#### Data shown:
=-=-=-=-=

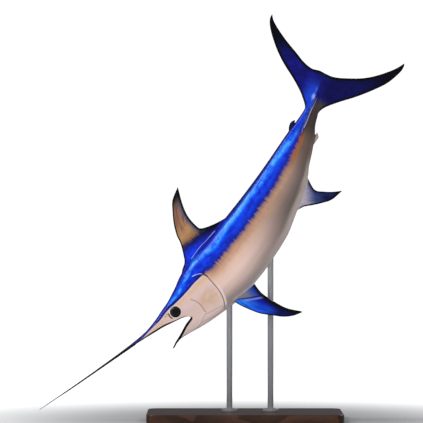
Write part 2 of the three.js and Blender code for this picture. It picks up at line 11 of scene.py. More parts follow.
import bpy
import numpy as np
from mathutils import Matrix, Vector
from mathutils.kdtree import KDTree


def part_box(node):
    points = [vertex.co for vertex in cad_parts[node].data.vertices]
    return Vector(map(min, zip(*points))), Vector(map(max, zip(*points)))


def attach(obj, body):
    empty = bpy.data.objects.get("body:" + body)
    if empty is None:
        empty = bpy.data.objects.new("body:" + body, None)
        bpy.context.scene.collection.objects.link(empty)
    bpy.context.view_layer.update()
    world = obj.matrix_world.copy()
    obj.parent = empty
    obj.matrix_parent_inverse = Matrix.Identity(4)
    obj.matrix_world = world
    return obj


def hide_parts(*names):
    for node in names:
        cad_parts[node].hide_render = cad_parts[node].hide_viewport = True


bl_info = {
    "name": "Museum swordfish",
    "version": (1, 0, 0),
    "blender": (4, 5, 0),
    "location": "View3D > Sidebar > Swordfish",
    "description": "Dresses the packed swordfish: its painted skin, eyes, stand and studio",
    "category": "Object",
}

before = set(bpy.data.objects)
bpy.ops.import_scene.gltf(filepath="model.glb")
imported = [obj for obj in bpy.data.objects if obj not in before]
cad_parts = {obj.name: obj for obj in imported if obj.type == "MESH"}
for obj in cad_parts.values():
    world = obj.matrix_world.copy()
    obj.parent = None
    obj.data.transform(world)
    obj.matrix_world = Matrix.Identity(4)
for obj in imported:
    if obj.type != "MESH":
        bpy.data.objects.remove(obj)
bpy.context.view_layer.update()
BODY = "root"
MM = 0.001

# Pose: angle of the spine above the horizontal, in degrees, and its swing to the fish's left
SPINE_ANGLE = [
    (0, 34.6), (590, 34.6), (825, 39), (1000, 46), (1175, 51),
    (1450, 55.5), (1700, 61), (1950, 66.5), (2200, 69.5), (2400, 70),
]
SWING = [(0, 0), (1150, 0), (1500, 8), (1900, 42), (2200, 78), (2600, 128)]
SPINE_REACH = 2700
BILL_TIP = (-1050, 55)

# Body: height of the back and depth of the belly from the spine, and half the width
BACK = [
    (0, 1.2), (120, 1.2), (300, 2), (400, 4), (500, 6.5), (590, 11), (664, 18), (716, 29),
    (764, 43), (810, 58), (860, 72), (904, 88), (950, 104), (992, 120), (1040, 131),
    (1120, 136), (1250, 137), (1400, 131), (1550, 120), (1700, 105), (1850, 86), (1950, 69),
    (2050, 44), (2110, 32), (2165, 26), (2215, 13),
]
BELLY = [
    (0, 1.2), (100, 3.5), (200, 6), (400, 6.5), (590, 6.5), (640, 40), (700, 104), (737, 134),
    (768, 122.5), (797, 117.5), (840, 122.5), (901, 136), (950, 147), (1008, 158), (1098, 176),
    (1200, 187), (1300, 191), (1400, 188), (1500, 183), (1600, 164), (1700, 145), (1800, 123),
    (1850, 104), (1920, 88), (2000, 67), (2050, 49), (2110, 40), (2165, 28), (2215, 13),
]
HALF_WIDTH = [
    (0, 1.6), (100, 6), (300, 14), (450, 20), (590, 27), (650, 29), (700, 31.5), (750, 36),
    (800, 42), (860, 51), (900, 58), (950, 67), (1000, 76), (1100, 92), (1200, 102),
    (1300, 104), (1450, 97), (1600, 83), (1750, 66), (1900, 48), (2020, 35), (2100, 27),
    (2150, 18), (2215, 4.5),
]
WIDEST_LEVEL = [
    (0, 0), (120, -1), (300, -2.2), (450, -0.5), (590, 2), (700, -6), (800, -14), (900, -18),
    (1050, -16), (1300, -10), (1700, -5), (2000, 0),
]
SQUARE_ABOVE = [(0, 2), (590, 2), (800, 2.3), (1000, 2.3), (1300, 2.15), (2200, 2)]
SQUARE_BELOW = [(0, 2), (590, 2), (760, 1.7), (900, 1.75), (1100, 2.1), (2200, 2)]
KEEL = [(1880, 0), (1960, 5), (2060, 13), (2115, 14), (2155, 9), (2215, 1)]
KEEL_SPAN = 0.19
BILL_END, CHEEK, STALK_START, STALK_END = 590, 950, 1900, 2215

# Gill covers: rear edge as u for each level v, and how they stand proud of the torso
GILL_EDGE = [
    (-178, 1018), (-160, 1026), (-151, 1042), (-133, 1061), (-102, 1079), (-64, 1092),
    (-19, 1098), (25, 1103), (48, 1095), (64, 1080), (80, 1058), (110, 1045), (140, 1042),
]
GILL_RISE, GILL_OVER = 3.5, 70
GILL_THROAT, GILL_CROWN = (-168, -140), (62, 84)
# Steps down behind the edge: how far back and how high, where the cover stands proud, and
# how far back where it lies flat
GILL_STEPS = [
    (0.0, 1.0, 0.0), (0.9, 0.6, 0.6), (0.7, -0.1, 1.2), (-1.6, -0.75, 1.8), (1.6, -1.0, 3.0),
    (5.0, -0.55, 5.5), (10.0, -0.12, 10.0),
]

# Mouth
UPPER_JAW_EDGE = [
    (594, -4), (668, -6.5), (715, -9.5), (762, -13.5), (806, -22.5), (848, -32.5), (872, -40),
    (890, -51),
]
MOUTH_CORNER = (899, -62)
LOWER_JAW_EDGE = [
    (893, -68), (876, -72), (852, -79), (832, -88), (813, -96), (794, -104), (770, -112.5),
    (752, -121), (736, -130),
]
MOUTH_FRONT = [(730, -180), (640, -120), (592, -40)]
MOUTH_STEPS = 60
CUT_WIDTH, CUT_FINE = 160, 72
LIP = {
    "radius": 2.6, "ends": 0.35, "start": 0.06, "run": 0.9, "inset": 1.2, "sunk": 0.5,
    "sides": 12, "steps": 70,
}
GULLET = {"at": (888, -80, 0), "radii": (84, 13, 25), "pitch": 17}
PALATE = {"at": (800, -20, 0), "radii": (86, 7, 17), "pitch": -9}
TONGUE = {"at": (862, -97, 0), "radii": (34, 6, 12), "pitch": 20}

# Eyes and nostrils
EYE = {"u": 858.5, "v": 8, "radius": 28, "depth": 17, "sunk": 7}
EYE_CLEAR = 0.25
EYE_DOME, EYE_DOME_WIDTH, EYE_FRONT = 1.2, 15.0, (2, 12)
NOSTRILS = [(802, 22), (816, 25)]
NOSTRIL = {"radii": (4.6, 2.1, 3.2), "pitch": 25}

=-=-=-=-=

#### Description of the task:
Write out the whole listing exactly.

#### Reply to the task:
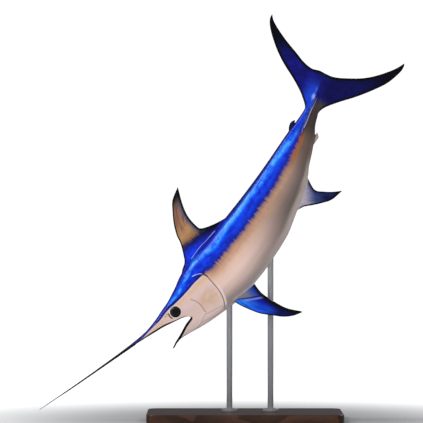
Write part 2 of the three.js and Blender code for this picture. It picks up at line 11 of scene.py. More parts follow.
import bpy
import numpy as np
from mathutils import Matrix, Vector
from mathutils.kdtree import KDTree


def part_box(node):
    points = [vertex.co for vertex in cad_parts[node].data.vertices]
    return Vector(map(min, zip(*points))), Vector(map(max, zip(*points)))


def attach(obj, body):
    empty = bpy.data.objects.get("body:" + body)
    if empty is None:
        empty = bpy.data.objects.new("body:" + body, None)
        bpy.context.scene.collection.objects.link(empty)
    bpy.context.view_layer.update()
    world = obj.matrix_world.copy()
    obj.parent = empty
    obj.matrix_parent_inverse = Matrix.Identity(4)
    obj.matrix_world = world
    return obj


def hide_parts(*names):
    for node in names:
        cad_parts[node].hide_render = cad_parts[node].hide_viewport = True


bl_info = {
    "name": "Museum swordfish",
    "version": (1, 0, 0),
    "blender": (4, 5, 0),
    "location": "View3D > Sidebar > Swordfish",
    "description": "Dresses the packed swordfish: its painted skin, eyes, stand and studio",
    "category": "Object",
}

before = set(bpy.data.objects)
bpy.ops.import_scene.gltf(filepath="model.glb")
imported = [obj for obj in bpy.data.objects if obj not in before]
cad_parts = {obj.name: obj for obj in imported if obj.type == "MESH"}
for obj in cad_parts.values():
    world = obj.matrix_world.copy()
    obj.parent = None
    obj.data.transform(world)
    obj.matrix_world = Matrix.Identity(4)
for obj in imported:
    if obj.type != "MESH":
        bpy.data.objects.remove(obj)
bpy.context.view_layer.update()
BODY = "root"
MM = 0.001

# Pose: angle of the spine above the horizontal, in degrees, and its swing to the fish's left
SPINE_ANGLE = [
    (0, 34.6), (590, 34.6), (825, 39), (1000, 46), (1175, 51),
    (1450, 55.5), (1700, 61), (1950, 66.5), (2200, 69.5), (2400, 70),
]
SWING = [(0, 0), (1150, 0), (1500, 8), (1900, 42), (2200, 78), (2600, 128)]
SPINE_REACH = 2700
BILL_TIP = (-1050, 55)

# Body: height of the back and depth of the belly from the spine, and half the width
BACK = [
    (0, 1.2), (120, 1.2), (300, 2), (400, 4), (500, 6.5), (590, 11), (664, 18), (716, 29),
    (764, 43), (810, 58), (860, 72), (904, 88), (950, 104), (992, 120), (1040, 131),
    (1120, 136), (1250, 137), (1400, 131), (1550, 120), (1700, 105), (1850, 86), (1950, 69),
    (2050, 44), (2110, 32), (2165, 26), (2215, 13),
]
BELLY = [
    (0, 1.2), (100, 3.5), (200, 6), (400, 6.5), (590, 6.5), (640, 40), (700, 104), (737, 134),
    (768, 122.5), (797, 117.5), (840, 122.5), (901, 136), (950, 147), (1008, 158), (1098, 176),
    (1200, 187), (1300, 191), (1400, 188), (1500, 183), (1600, 164), (1700, 145), (1800, 123),
    (1850, 104), (1920, 88), (2000, 67), (2050, 49), (2110, 40), (2165, 28), (2215, 13),
]
HALF_WIDTH = [
    (0, 1.6), (100, 6), (300, 14), (450, 20), (590, 27), (650, 29), (700, 31.5), (750, 36),
    (800, 42), (860, 51), (900, 58), (950, 67), (1000, 76), (1100, 92), (1200, 102),
    (1300, 104), (1450, 97), (1600, 83), (1750, 66), (1900, 48), (2020, 35), (2100, 27),
    (2150, 18), (2215, 4.5),
]
WIDEST_LEVEL = [
    (0, 0), (120, -1), (300, -2.2), (450, -0.5), (590, 2), (700, -6), (800, -14), (900, -18),
    (1050, -16), (1300, -10), (1700, -5), (2000, 0),
]
SQUARE_ABOVE = [(0, 2), (590, 2), (800, 2.3), (1000, 2.3), (1300, 2.15), (2200, 2)]
SQUARE_BELOW = [(0, 2), (590, 2), (760, 1.7), (900, 1.75), (1100, 2.1), (2200, 2)]
KEEL = [(1880, 0), (1960, 5), (2060, 13), (2115, 14), (2155, 9), (2215, 1)]
KEEL_SPAN = 0.19
BILL_END, CHEEK, STALK_START, STALK_END = 590, 950, 1900, 2215

# Gill covers: rear edge as u for each level v, and how they stand proud of the torso
GILL_EDGE = [
    (-178, 1018), (-160, 1026), (-151, 1042), (-133, 1061), (-102, 1079), (-64, 1092),
    (-19, 1098), (25, 1103), (48, 1095), (64, 1080), (80, 1058), (110, 1045), (140, 1042),
]
GILL_RISE, GILL_OVER = 3.5, 70
GILL_THROAT, GILL_CROWN = (-168, -140), (62, 84)
# Steps down behind the edge: how far back and how high, where the cover stands proud, and
# how far back where it lies flat
GILL_STEPS = [
    (0.0, 1.0, 0.0), (0.9, 0.6, 0.6), (0.7, -0.1, 1.2), (-1.6, -0.75, 1.8), (1.6, -1.0, 3.0),
    (5.0, -0.55, 5.5), (10.0, -0.12, 10.0),
]

# Mouth
UPPER_JAW_EDGE = [
    (594, -4), (668, -6.5), (715, -9.5), (762, -13.5), (806, -22.5), (848, -32.5), (872, -40),
    (890, -51),
]
MOUTH_CORNER = (899, -62)
LOWER_JAW_EDGE = [
    (893, -68), (876, -72), (852, -79), (832, -88), (813, -96), (794, -104), (770, -112.5),
    (752, -121), (736, -130),
]
MOUTH_FRONT = [(730, -180), (640, -120), (592, -40)]
MOUTH_STEPS = 60
CUT_WIDTH, CUT_FINE = 160, 72
LIP = {
    "radius": 2.6, "ends": 0.35, "start": 0.06, "run": 0.9, "inset": 1.2, "sunk": 0.5,
    "sides": 12, "steps": 70,
}
GULLET = {"at": (888, -80, 0), "radii": (84, 13, 25), "pitch": 17}
PALATE = {"at": (800, -20, 0), "radii": (86, 7, 17), "pitch": -9}
TONGUE = {"at": (862, -97, 0), "radii": (34, 6, 12), "pitch": 20}

# Eyes and nostrils
EYE = {"u": 858.5, "v": 8, "radius": 28, "depth": 17, "sunk": 7}
EYE_CLEAR = 0.25
EYE_DOME, EYE_DOME_WIDTH, EYE_FRONT = 1.2, 15.0, (2, 12)
NOSTRILS = [(802, 22), (816, 25)]
NOSTRIL = {"radii": (4.6, 2.1, 3.2), "pitch": 25}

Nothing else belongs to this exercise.